Responsibilities don't come much higher.
And while those tensions would be high for any championship-deciding race, at the end of what has been one of the most politically charged and controversial seasons, the blood pressure is likely to be off the scale.
Remember, this is the end of a season which has seen a top secret 740-page Ferrari dossier found in possession of McLaren's chief designer Mike Coughlan, secreted to him by ex-Ferrari chief engineer Nigel Stepney.
The fallout from that landed McLaren with a $50 million fine, a barrowload of suspicion and an exclusion from the Constructors' World Championship, the title team boss Ron Dennis covets more than the drivers' title.
On top of that, there has been the ongoing feud between Alonso and Hamilton. Irrespective of what public face the Spaniard has tried to put on over the past few days, he remains bitter and hurt that despite being a double world champ he was given identical equipment and information as that which Hamilton received. That the English youngster then proved blindingly quick and refused to roll over for Alonso further incensed his team-mate.

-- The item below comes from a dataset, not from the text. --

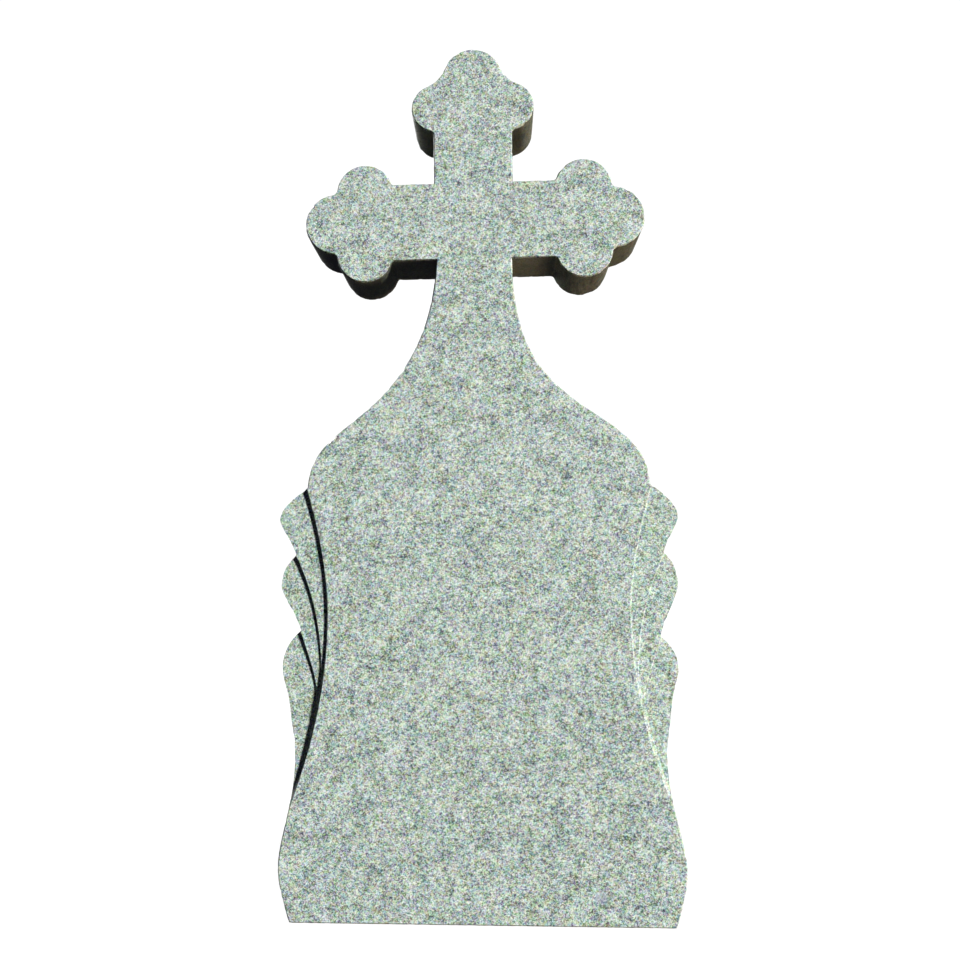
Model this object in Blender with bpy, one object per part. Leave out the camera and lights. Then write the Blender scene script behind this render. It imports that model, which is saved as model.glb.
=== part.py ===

That, of course, came to a head in Hungary where the Spaniard sat petulantly in his grid box refusing to allow Hamilton in to change his tyres ahead of his final qualifying run. Since then the McLaren camp has not been a happy place to be.
With two wins in the last three races in Belgium and China, Raikkonen lines up favourite to win the race at a circuit where his Ferrari team-mate Felipe Massa won comfortably last year. Team orders, despite what the FIA, the sport's governing body, argues, will come into play. Should Massa be leading towards the end with Raikkonen second, Ferrari will instruct the positions to be swapped.
Massa's other role will be to make life as uncomfortable as legally possible for the two McLarens. Should Raikkonen lead from the start, the Brazilian's role will to slow the two silver cars as much as he can.
"We both want to finish the race and decide the championship fairly, " Hamilton said yesterday. "We've fought hard . . . very hard at times . . . this season, but both Fernando and I want the decider to be above board and decided by driving ability. But having said that, it's going to be a hell of a race." A hell of a race certainly, and the world can't wait.